For a number of years I had the worse mid-life crisis one can imagine: I physically lost the ability to read. As I have fought my way back, I have come to cherish this special part of me that I allowed to lay dormant for far to long: the reader in me has risen and she now dotes on her precious words. While I still have my computer screen on super-zoom and I honestly can not live without audiobooks, in between, I challenge myself with "real" print.

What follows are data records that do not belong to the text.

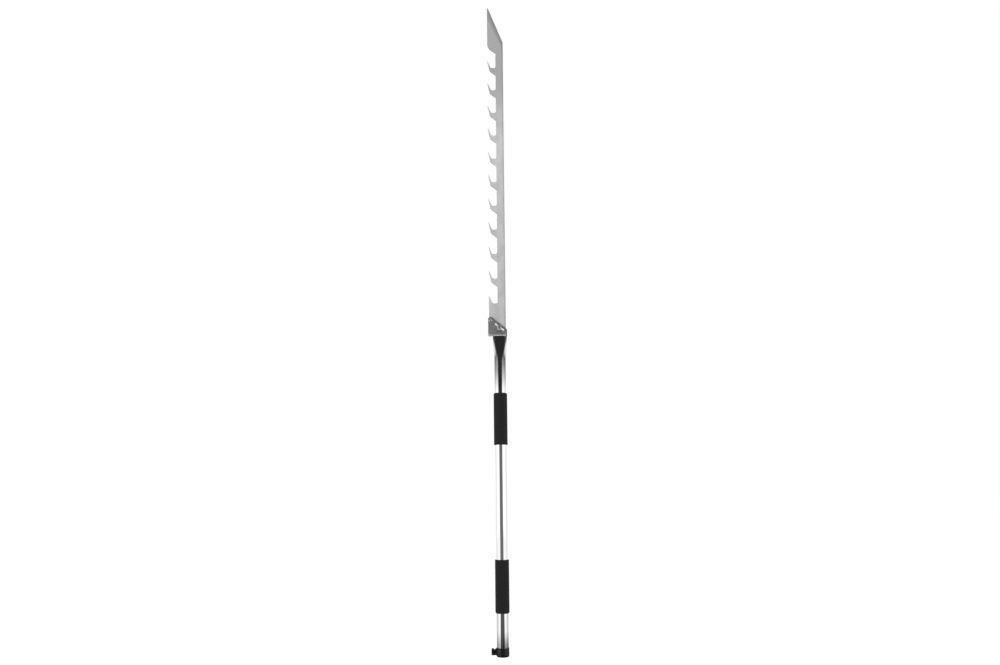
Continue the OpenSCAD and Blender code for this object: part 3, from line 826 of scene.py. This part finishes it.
        # Greyer from the sides on backwards, lighter again further round, and a dark strip straight behind
        from_sides = step(from_middle, 1.6, 1.8, 1.25, 0.92)
        further_round = step(from_middle, 2.6, 2.75, 0.0, 0.33)
        straight_behind = step(from_middle, 2.84, 2.94, 0.0, -1.05)
        backdrop = number("ADD", number("ADD", from_sides, further_round), straight_behind)
        around = number("MULTIPLY", number("MULTIPLY", outside, backdrop), number("SUBTRACT", 1.0, gap))
        mirrored = number("ADD", around, number("MULTIPLY", inside, gap))
        path = node("ShaderNodeLightPath").outputs
        shiny = number("MAXIMUM", path["Is Glossy Ray"], path["Is Transmission Ray"])
        matt = number("SUBTRACT", 1.0, number("MAXIMUM", shiny, path["Is Camera Ray"]))
        strength = number("ADD", number("ADD", path["Is Camera Ray"], number("MULTIPLY", shiny, mirrored)),
                          number("MULTIPLY", matt, studio.ambient))
        light = node("ShaderNodeBackground", {"Color": (1, 1, 1, 1), "Strength": strength})
        node("ShaderNodeOutputWorld", {"Surface": light.outputs[0]})

    @staticmethod
    def camera(studio):
        data = bpy.data.cameras.new("camera")
        camera = bpy.data.objects.new("camera", data)
        bpy.context.scene.collection.objects.link(camera)
        data.sensor_width = 36
        data.lens = studio.lens
        turn = (Matrix.Rotation(math.radians(90) + studio.pitch, 4, "X")
                @ Matrix.Rotation(-studio.roll, 4, "Z"))
        camera.matrix_world = Matrix.Translation((studio.side, -studio.distance, studio.height)) @ turn
        bpy.context.scene.camera = camera


class SAW_PT_panel(Panel):
    bl_label = "Ice Saw"
    bl_idname = "SAW_PT_panel"
    bl_space_type = "VIEW_3D"
    bl_region_type = "UI"
    bl_category = "Ice Saw"

    def draw(self, context):
        for operator in OPERATORS:
            self.layout.operator(operator.bl_idname)
        for group in (context.scene.saw_sizes, context.scene.saw_finishes, context.scene.saw_studio):
            box = self.layout.box()
            for name in group.bl_rna.properties.keys():
                if name not in ("rna_type", "name"):
                    box.prop(group, name)


OPERATORS = (SAW_OT_stage, SAW_OT_tube, SAW_OT_grips, SAW_OT_cap, SAW_OT_blade, SAW_OT_bracket,
             SAW_OT_fasteners)
CLASSES = (SawSizes, SawFinishes, StudioSettings, *OPERATORS, SAW_PT_panel)


def register():
    for cls in CLASSES:
        bpy.utils.register_class(cls)
    bpy.types.Scene.saw_sizes = PointerProperty(type=SawSizes)
    bpy.types.Scene.saw_finishes = PointerProperty(type=SawFinishes)
    bpy.types.Scene.saw_studio = PointerProperty(type=StudioSettings)


def unregister():
    del bpy.types.Scene.saw_studio
    del bpy.types.Scene.saw_finishes
    del bpy.types.Scene.saw_sizes
    for cls in reversed(CLASSES):
        bpy.utils.unregister_class(cls)


def main():
    register()
    for name in ("stage", "tube", "grips", "cap", "blade", "bracket", "fasteners"):
        getattr(bpy.ops.saw, name)()


if __name__ == "__main__":
    main()
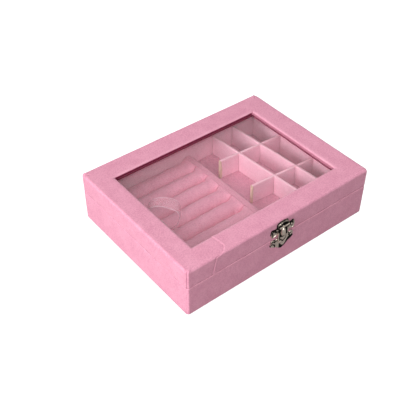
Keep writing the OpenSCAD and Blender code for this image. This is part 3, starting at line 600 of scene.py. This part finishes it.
def floor_sheet():
    """The floor pad: a closed slab whose top rises and falls a little, is drawn down round its edge, and
    has one pressed hem line along the back."""
    hem = 62.7
    low, high = corners("floor_pad")
    x = np.linspace(low[0], high[0], 150)
    y = np.sort(np.concatenate([np.linspace(low[1], high[1], 110), np.linspace(61, 64.4, 12)]))
    grid = np.stack(np.meshgrid(x, y, indexing="ij"), -1)
    edge = np.minimum(grid - low[:2], high[:2] - grid).min(-1)
    top = high[2] - 0.1 + 0.09 * cloud(with_z(grid, high[2]), 16, 51) - 0.7 * (1 - smooth(edge / 1.2))
    top = top - 0.45 * bell(grid[..., 1] - hem, 0.45) + 0.12 * bell(grid[..., 1] - hem - 1.1, 0.7)
    faces, count = grid_faces(len(x), len(y)), len(x) * len(y)
    number = np.arange(count).reshape(len(x), len(y))
    rim = np.concatenate([number[0], number[1:, -1], number[-1, -2::-1], number[-2:0:-1, 0]])
    sides = np.stack([rim, np.roll(rim, -1), np.roll(rim, -1) + count, rim + count], 1)
    points = np.concatenate([with_z(grid, top), with_z(grid, low[2] + 0.02)])
    faces = np.concatenate([faces, faces[:, ::-1] + count, sides[:, ::-1]])
    pad = make_piece("floor_velvet", points, "lining_velvet", "base", faces=faces, replaces="floor_pad")


def retainers():
    """The four strips under the pane, each a mitred velvet strip with a soft inner edge and painted shade."""
    for k, (side, shade) in enumerate((("front", 0.6), ("back", 0.74), ("left", 0.6), ("right", 0.35))):
        low, high = corners("retainer_" + side)
        along = 0 if side in ("front", "back") else 1
        across = 1 - along
        outer, inner, into = low[across], high[across], 1
        if side in ("back", "right"):
            outer, inner, into = inner, outer, -1
        z0, z1 = low[2] + 0.05, high[2] - 0.05
        r = (z1 - z0) / 2
        nose = arc(0, 0, r, -90, 90, 9)[1:-1] * (into, 1) + (inner - into * r, (z0 + z1) / 2)
        profile = np.concatenate([line(outer, z0, inner - into * r, z0, 7, True), nose,
                                  line(inner - into * r, z1, outer, z1, 7, True)])
        window = ((top_left, top_right), (top_front, top_back))[along]
        share = (profile[:, 0] - inner) / (outer - inner)
        start = window[0] + (low[along] - window[0]) * share
        end = window[1] + (high[along] - window[1]) * share
        points = np.zeros((90, len(profile), 3))
        points[..., along] = start + (end - start) * np.linspace(0, 1, 90)[:, None]
        points[..., across] = profile[:, 0]
        points[..., 2] = profile[:, 1]
        points[..., across] += into * 0.12 * cloud(points, 9, 60 + k) * bell(profile[:, 0] - inner, 2.5)
        # Painted shade: the back strip darkest, the right one lightest where the left light reaches it, and
        # each darkest at its inner edge.
        deep = shade + (1 - shade) * bell(profile[:, 0] - inner, 0.55) + 0 * points[..., 0]
        make_piece("pane_strip_" + side, points, "lining_velvet", "lid", {"deep": deep},
                   replaces="retainer_" + side)


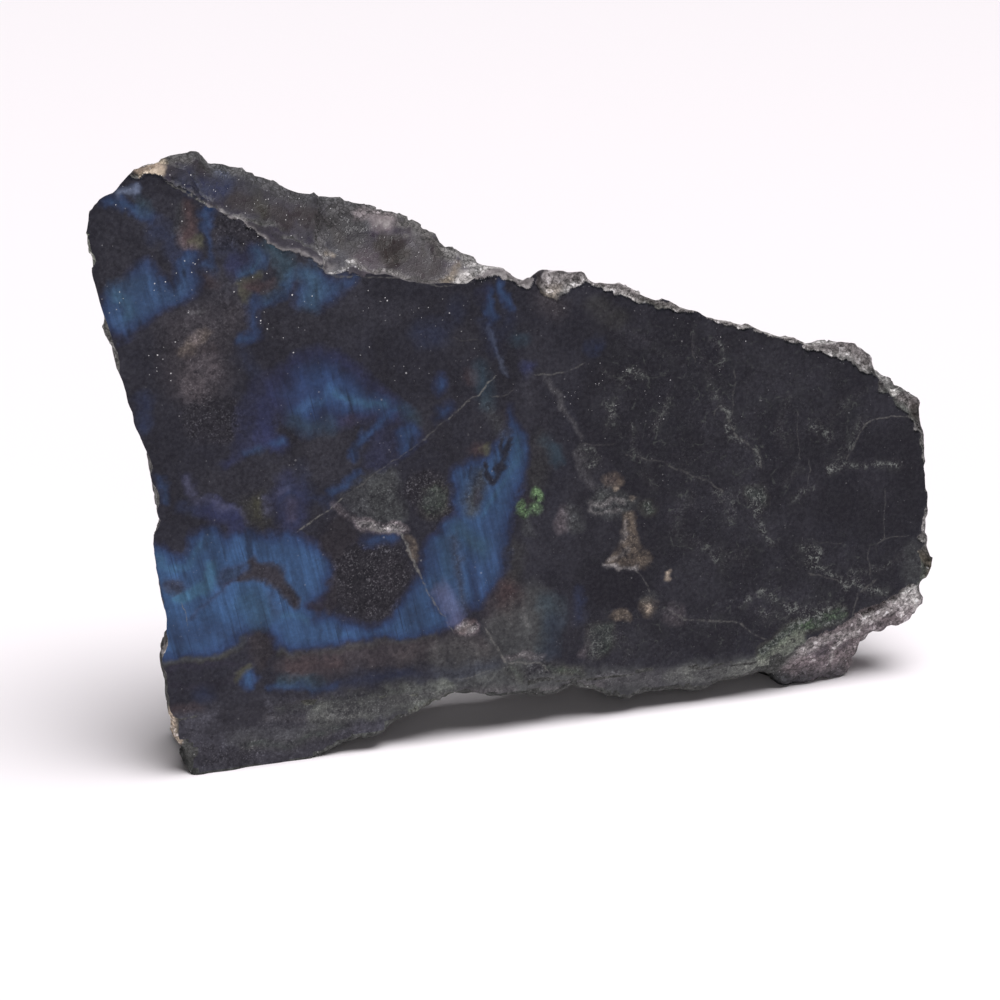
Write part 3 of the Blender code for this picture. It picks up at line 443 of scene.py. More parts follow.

Now, when with others, I can't help but speak of books. I can't help but be the voice for the lost loves. I remember "not having the time" for reading or "being too tired" to pick up a book - life is tricky that way, steering you away from the one thing that may actually give you some reprieve; but what helps is to remember long before that was ever a thought in your mind. What helps is to think of your first book love. Those of us who are readers, enjoyed the escape into the pages with every turn, but almost every person can remember the first book that swept them off their feet. When I engage others in a conversation about this particular book from their past, no matter how busy they are, the nostalgic taste of the euphoria of reading returns. They smile. They remember. They wonder at the magic of that first book. Suddenly... reading feels really important again.

At the beginning of this post I asked you to imagine a nightmare, now I want you to remember the dream. What was your first book love? Dwell on that thought for a while. Let it simmer. Then stir it up. Next time you are reaching for the remote control, or you are feeling skewered by the day you just had, I suggest you to reach for a book - it might be a little painful, it might be a challenge to fit it into your busy day, but please don't forget that reading is a joy worth fighting for.

You can read more of Nicole's post at River Runs Through It and follow her on twitter.


  1. I love this post by Nichole. Thanks for having her as a guest. I've never thought about if I lost the ability to read. I'd lose my livelihood. I would not be able to drive anywhere new. It would be aweful.

    The thing I love most about this post is how your hubby would read to you. It is the little acts of love like that that I look forward to one day experiencing.

    As for your question. The first book I loved I loved before I could ever read it. My parents read it to me. It was Chippy Goes to the Dentest. By the time I was albe to read it I'd had it memorized :-)

  2. Your point really hits home for me, that there are some things we take for granted that we have to fight for. Thank you for sharing your story.

    I am really glad to have met you Nicole! See you at Storydam later.

  3. What a wonderful and inspiring post! I honestly don't read books much, I have ADD and it is very difficult for me to get through even the first chapter. I do however read a lot of stuff online. I don't know why it's easier for me to do that than it is to read a book. I think it's more about not being into fiction, because I have read books and have enjoyed them. I tend to be more into biographies or books about history. So, I guess I do love to read, it just depends on what it is. I know it would be horrible if I wasn't able to read at all anymore. I love reading blogs especially inspirational posts such as this one.


  4. Reading is one of my favorite things and I would feel horrible if I couldn't do it anymore. I can't even imagine it. Thanks for sharing your experience.